Optimization Preparation of Indium Tin Oxide Nanoparticles via Microemulsion Method Using Orthogonal Experiment

Abstract

Indium tin oxide (ITO), an experimentally friendly transparent conducting oxide (TCO), has attracted great attention in the photoelectric field due to its intrinsically low resistivity and high transparency. In this work, the experimental conditions of preparing ITO nanoparticles using the microemulsion method were optimized by an orthogonal experiment. The optimal experimental conditions were obtained: mass ratio of the surfactant (AEO-3, MOA-5), a co-surfactant (n-propyl alcohol) of 5:3, molar ratio of indium and ammonia of 1:20, calcination temperature of 700 °C and calcination time of 4 h.
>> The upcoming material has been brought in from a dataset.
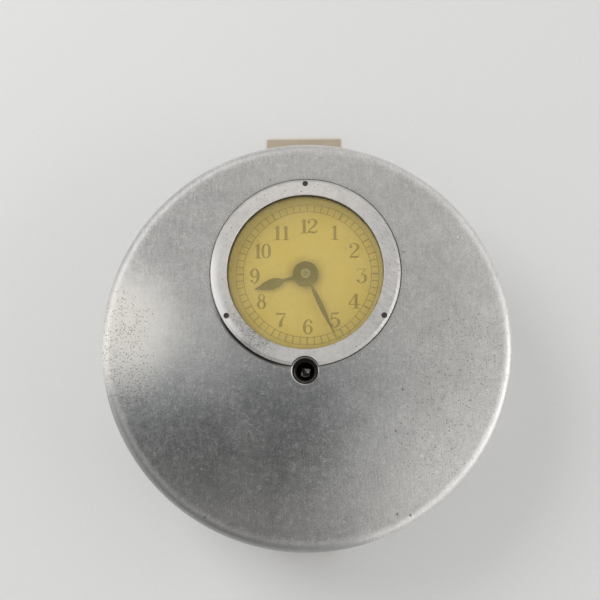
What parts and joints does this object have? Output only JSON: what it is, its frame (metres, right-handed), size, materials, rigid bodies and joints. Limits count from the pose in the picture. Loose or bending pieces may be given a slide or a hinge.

Subsequently, the influence from process variables on the resistivity was researched systematically. The results demonstrated that the calcination temperature had a great effect on the resistivity; the resistivity reduced from 11.28 to 2.72 Ω·cm with the increase in the calcination temperature from 500 to 700 °C. Ultimately, ITO nanoparticles were prepared and systematically characterized under the optimal experimental conditions. The particles with a size of 60 nm were attributed to the cubic ITO crystal phase and showed low resistivity of 0.3675 Ω·cm. Significantly, ITO nanoparticles with low resistivity were obtained using the microemulsion method, which has potential application in the field of ITO nanoparticle preparation.